┌─ DATA EXCERPT

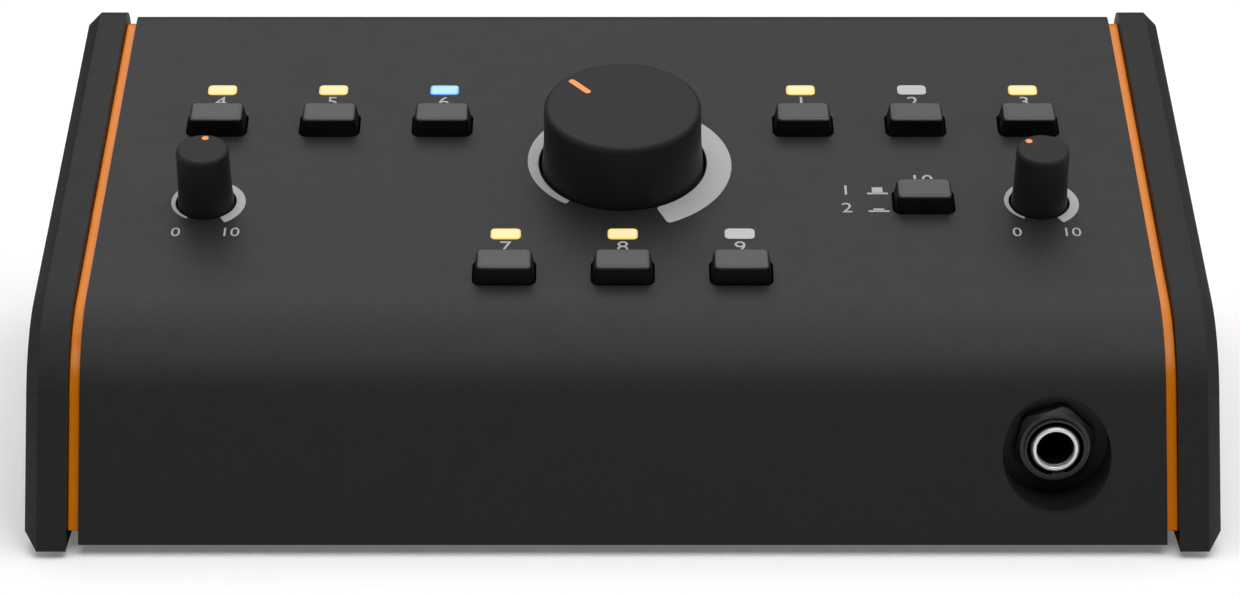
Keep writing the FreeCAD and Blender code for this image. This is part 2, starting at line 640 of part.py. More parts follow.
def make_recess():
    """Sleeve behind the cover's opening, cut to the lean of the front."""
    body = new_body("phones_recess_sleeve")
    sketch = upright_sketch(body, "jack_wall")
    circle(sketch, *PHONES, "recess_dia + 2 * recess_wall")
    circle(sketch, *PHONES, "recess_dia")
    pad(body, sketch, "jack_wall")
    lean = side_sketch(body)
    inset = "cover_inset + sheet + sheet_gap"
    nose, bend = corner(inset, "-foot_drop")[:2]
    far = ("housing_depth / 2", f"{bend[1]} + (housing_depth / 2 - ({bend[0]})) * tan(panel_slope)")
    rounded_outline(lean, [("-rear_height", "-foot_drop"), nose, bend, far,
                           ("housing_depth / 2", "2 * rear_height"), ("-rear_height", "2 * rear_height")],
                    {2: f"bend_radius - ({inset})"})
    cut(body, lean, "overall_width", middle=True)
    put_housing(keep(body, "phones_recess_sleeve"))


def make_boards():
    body = new_body("control_board")
    sketch = new_sketch(body, "XY_Plane")
    polygon(sketch, [("-board_half", "board_near"), ("board_half", "board_near"),
                     ("board_half", "board_far"), ("-board_half", "board_far")])
    for side, run in POSTS:
        circle(sketch, side, run, "screw_dia + 2 * screw_gap")
    pad(body, sketch, "board_thick", reverse=True)
    put_panel(keep(body, "control_board"), lift="-board_depth")
    body = new_body("main_board")
    sketch = new_sketch(body, "XY_Plane")
    polygon(sketch, [("-main_half", "jack_wall_in + main_gap"), ("main_half", "jack_wall_in + main_gap"),
                     ("main_half", "rear_wall_in - main_gap"), ("-main_half", "rear_wall_in - main_gap")])
    pad(body, sketch, "board_thick", reverse=True)
    put_housing(keep(body, "main_board"), z="main_top")


def make_posts():
    """Posts that hang the control board under the panel, and stand the main board up."""
    post = new_body("post")
    sketch = new_sketch(post, "XY_Plane")
    circle(sketch, "0", "0", "post_dia")
    circle(sketch, "0", "0", "screw_dia")
    pad(post, sketch, "post_tall", reverse=True)
    spacer = new_body("spacer")
    sketch = new_sketch(spacer, "XY_Plane")
    circle(sketch, "0", "0", "post_dia")
    pad(spacer, sketch, "main_top - board_thick - floor_top", reverse=True)
    spots = [lambda k, a=side, b=run: put_panel(k, a, b, "-sheet") for side, run in POSTS]
    group("control_board_posts", post, spots)
    spots = [lambda k, a=side, b=depth: put_housing(k, a, b, "main_top - board_thick")
             for side in ("-post_side", "post_side") for depth in ("foot_front", "foot_rear")]
    group("main_board_spacers", spacer, spots)


def make_knob(label, base, top, height, edge, hollow):
    """Turned knob with a D bore. A wide one is hollow with a hub and ribs."""
    body = new_body(label)
    revolve(body, [("0", "-knob_sink"), (f"({base}) / 2", "-knob_sink"),
                   (f"({top}) / 2", height), ("0", height)])
    dress(body, "Fillet", edge, lambda p, d, e: abs(p.z - number(height)) < 0.01 and e.Length > 5)
    if hollow:
        inside = new_sketch(body, "XY_Plane", "vector(0; 0; -knob_sink)")
        circle(inside, "0", "0", f"{top} - 2 * volume_wall - 1")
        circle(inside, "0", "0", "shaft_dia + 4")
        cut(body, inside, f"{height} + knob_sink - volume_roof", reverse=True)
        rib = new_sketch(body, "XY_Plane", f"vector(0; 0; {height} - volume_roof)")
        rectangle(rib, "0", "(shaft_dia + 2) / 2 + (volume_top_dia - 2 * volume_wall) / 4 + 0.4",
                  "rib_thick", "(volume_top_dia - 2 * volume_wall - shaft_dia - 3) / 2 + 0.6")
        feature = pad(body, rib, "rib_tall", reverse=True)
        pattern = body.newObject("PartDesign::PolarPattern", "ribs")
        pattern.Originals = [feature]
        pattern.Axis = (rib, ["N_Axis"])
        pattern.Angle = 360
        pattern.Occurrences = 5
        body.Tip = pattern
        doc.recompute()
        under = new_sketch(body, "XY_Plane", "vector(0; 0; -knob_sink)")
        circle(under, "0", "0", "shaft_dia + 4.4")
        cut(body, under, "knob_sink + 0.4", reverse=True)
    bore = new_sketch(body, "XY_Plane", "vector(0; 0; -knob_sink)")
    flatted_circle(bore, "shaft_dia + 2 * grip_gap", "shaft_flat + grip_gap")
    cut(body, bore, "shaft_top + knob_sink + 0.3", reverse=True)
    return body


def make_mark_sketch(body, height, gap, is_line):
    sketch = new_sketch(body, "XY_Plane", f"vector(0; 0; {height})")
    if is_line:
        rectangle(sketch, "0", "(mark_near + mark_far) / 2", f"mark_width + 2 * ({gap})",
                  f"mark_far - mark_near + 2 * ({gap})")
    else:
        circle(sketch, "0", "dot_radius", f"dot_dia + 2 * ({gap})")
    return sketch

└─

## AIM OF THE EXERCISE
Print all of the data exactly as it was given.

## RIGHT ANSWER
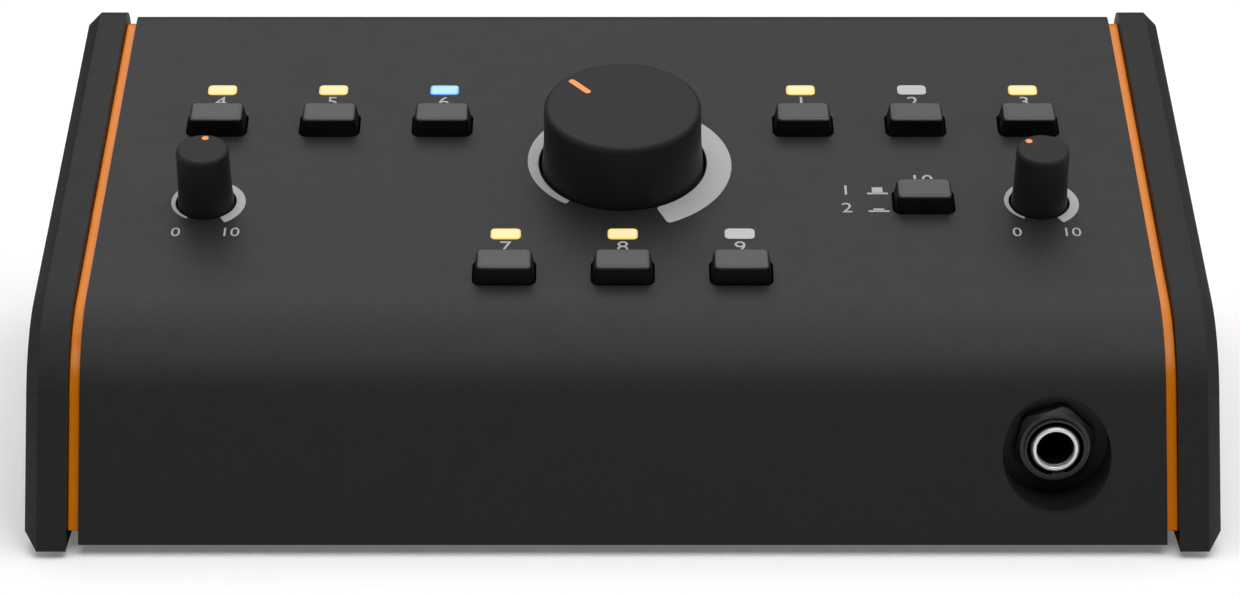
Keep writing the FreeCAD and Blender code for this image. This is part 2, starting at line 640 of part.py. More parts follow.
def make_recess():
    """Sleeve behind the cover's opening, cut to the lean of the front."""
    body = new_body("phones_recess_sleeve")
    sketch = upright_sketch(body, "jack_wall")
    circle(sketch, *PHONES, "recess_dia + 2 * recess_wall")
    circle(sketch, *PHONES, "recess_dia")
    pad(body, sketch, "jack_wall")
    lean = side_sketch(body)
    inset = "cover_inset + sheet + sheet_gap"
    nose, bend = corner(inset, "-foot_drop")[:2]
    far = ("housing_depth / 2", f"{bend[1]} + (housing_depth / 2 - ({bend[0]})) * tan(panel_slope)")
    rounded_outline(lean, [("-rear_height", "-foot_drop"), nose, bend, far,
                           ("housing_depth / 2", "2 * rear_height"), ("-rear_height", "2 * rear_height")],
                    {2: f"bend_radius - ({inset})"})
    cut(body, lean, "overall_width", middle=True)
    put_housing(keep(body, "phones_recess_sleeve"))


def make_boards():
    body = new_body("control_board")
    sketch = new_sketch(body, "XY_Plane")
    polygon(sketch, [("-board_half", "board_near"), ("board_half", "board_near"),
                     ("board_half", "board_far"), ("-board_half", "board_far")])
    for side, run in POSTS:
        circle(sketch, side, run, "screw_dia + 2 * screw_gap")
    pad(body, sketch, "board_thick", reverse=True)
    put_panel(keep(body, "control_board"), lift="-board_depth")
    body = new_body("main_board")
    sketch = new_sketch(body, "XY_Plane")
    polygon(sketch, [("-main_half", "jack_wall_in + main_gap"), ("main_half", "jack_wall_in + main_gap"),
                     ("main_half", "rear_wall_in - main_gap"), ("-main_half", "rear_wall_in - main_gap")])
    pad(body, sketch, "board_thick", reverse=True)
    put_housing(keep(body, "main_board"), z="main_top")


def make_posts():
    """Posts that hang the control board under the panel, and stand the main board up."""
    post = new_body("post")
    sketch = new_sketch(post, "XY_Plane")
    circle(sketch, "0", "0", "post_dia")
    circle(sketch, "0", "0", "screw_dia")
    pad(post, sketch, "post_tall", reverse=True)
    spacer = new_body("spacer")
    sketch = new_sketch(spacer, "XY_Plane")
    circle(sketch, "0", "0", "post_dia")
    pad(spacer, sketch, "main_top - board_thick - floor_top", reverse=True)
    spots = [lambda k, a=side, b=run: put_panel(k, a, b, "-sheet") for side, run in POSTS]
    group("control_board_posts", post, spots)
    spots = [lambda k, a=side, b=depth: put_housing(k, a, b, "main_top - board_thick")
             for side in ("-post_side", "post_side") for depth in ("foot_front", "foot_rear")]
    group("main_board_spacers", spacer, spots)


def make_knob(label, base, top, height, edge, hollow):
    """Turned knob with a D bore. A wide one is hollow with a hub and ribs."""
    body = new_body(label)
    revolve(body, [("0", "-knob_sink"), (f"({base}) / 2", "-knob_sink"),
                   (f"({top}) / 2", height), ("0", height)])
    dress(body, "Fillet", edge, lambda p, d, e: abs(p.z - number(height)) < 0.01 and e.Length > 5)
    if hollow:
        inside = new_sketch(body, "XY_Plane", "vector(0; 0; -knob_sink)")
        circle(inside, "0", "0", f"{top} - 2 * volume_wall - 1")
        circle(inside, "0", "0", "shaft_dia + 4")
        cut(body, inside, f"{height} + knob_sink - volume_roof", reverse=True)
        rib = new_sketch(body, "XY_Plane", f"vector(0; 0; {height} - volume_roof)")
        rectangle(rib, "0", "(shaft_dia + 2) / 2 + (volume_top_dia - 2 * volume_wall) / 4 + 0.4",
                  "rib_thick", "(volume_top_dia - 2 * volume_wall - shaft_dia - 3) / 2 + 0.6")
        feature = pad(body, rib, "rib_tall", reverse=True)
        pattern = body.newObject("PartDesign::PolarPattern", "ribs")
        pattern.Originals = [feature]
        pattern.Axis = (rib, ["N_Axis"])
        pattern.Angle = 360
        pattern.Occurrences = 5
        body.Tip = pattern
        doc.recompute()
        under = new_sketch(body, "XY_Plane", "vector(0; 0; -knob_sink)")
        circle(under, "0", "0", "shaft_dia + 4.4")
        cut(body, under, "knob_sink + 0.4", reverse=True)
    bore = new_sketch(body, "XY_Plane", "vector(0; 0; -knob_sink)")
    flatted_circle(bore, "shaft_dia + 2 * grip_gap", "shaft_flat + grip_gap")
    cut(body, bore, "shaft_top + knob_sink + 0.3", reverse=True)
    return body


def make_mark_sketch(body, height, gap, is_line):
    sketch = new_sketch(body, "XY_Plane", f"vector(0; 0; {height})")
    if is_line:
        rectangle(sketch, "0", "(mark_near + mark_far) / 2", f"mark_width + 2 * ({gap})",
                  f"mark_far - mark_near + 2 * ({gap})")
    else:
        circle(sketch, "0", "dot_radius", f"dot_dia + 2 * ({gap})")
    return sketch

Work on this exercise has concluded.